The robot has another trick that makes it particularly useful for the real-world problem of finding recently misplaced items. It remembers previous images of a space and compares them with current views. If a new object suddenly appears on the kitchen counter - something that was not there during the last scan - the system flags that area as a high-probability search location with 95% certainty.

This change-detection capability turns the robot from a generic searcher into something closer to a domestic assistant that tracks the evolving state of a room. It does not just know what is there; it knows what is new.

Open drawers, closed questions

The current system has an obvious limitation: it can only find objects that are visible. Glasses tucked inside a drawer or behind a closed cabinet door are invisible to a camera, no matter how sophisticated the reasoning layer. Schoellig's team is already working on this next phase, which requires the robot to physically interact with its environment - opening cupboards, grasping handles, determining whether a door swings upward or sideways.

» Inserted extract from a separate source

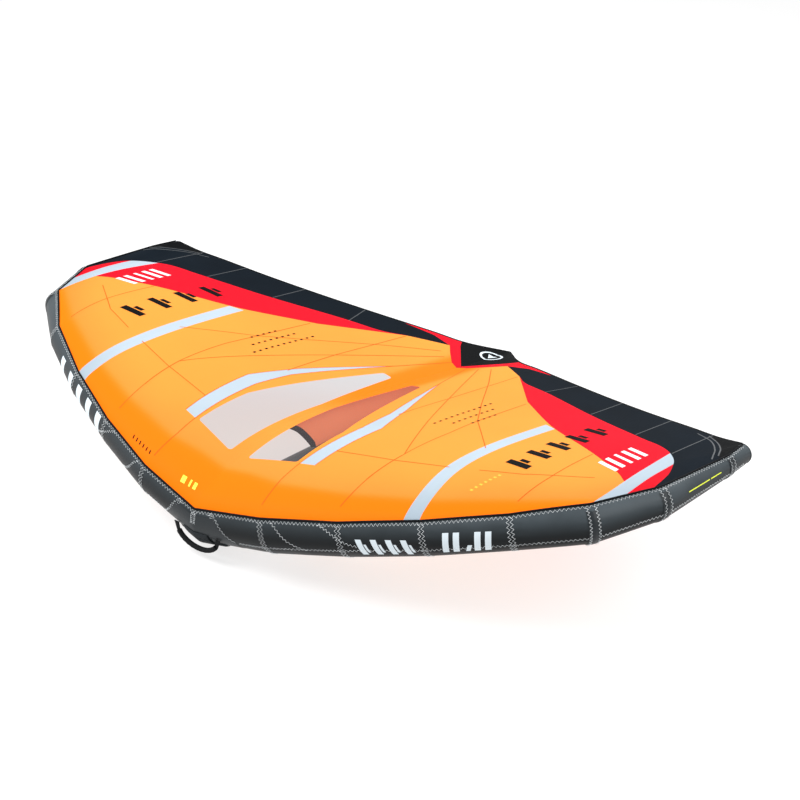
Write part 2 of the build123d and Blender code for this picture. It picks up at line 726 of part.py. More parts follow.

That step involves substantially harder engineering challenges. The robot needs robotic arms and hands, force feedback, and manipulation planning. Moving from passive observation to active exploration is a qualitative leap in complexity.

The search capabilities also remain limited to controlled indoor environments. A kitchen with known furniture is very different from a cluttered garage or an unfamiliar room. How well the system generalizes across spaces, lighting conditions, and object types is still an open question.

But the underlying approach - combining spatial mapping with language-based reasoning about where objects belong - represents a practical step toward robots that can navigate human spaces meaningfully rather than mechanically. Schoellig described the capability as "important for all robots that move in spaces that are constantly changing." Humanoid factory workers, care robots in private homes, and search-and-rescue systems all need this kind of contextual understanding of their surroundings.

The work was published March 3, 2026, in IEEE Robotics and Automation Letters. It is one of the first demonstrations of a robot that integrates visual scene understanding with language model reasoning for a concrete, practical task. The broomstick on wheels may not look like much, but it knows where to look.

Source: Bogenberger, B. et al. "Where did I leave my glasses? Open-Vocabulary Semantic Exploration in Real-World Semi-Static Environments." IEEE Robotics and Automation Letters, March 3, 2026. Research conducted at the TUM Learning Systems and Robotics Lab, Munich Institute of Robotics and Machine Intelligence (MIRMI), Technical University of Munich.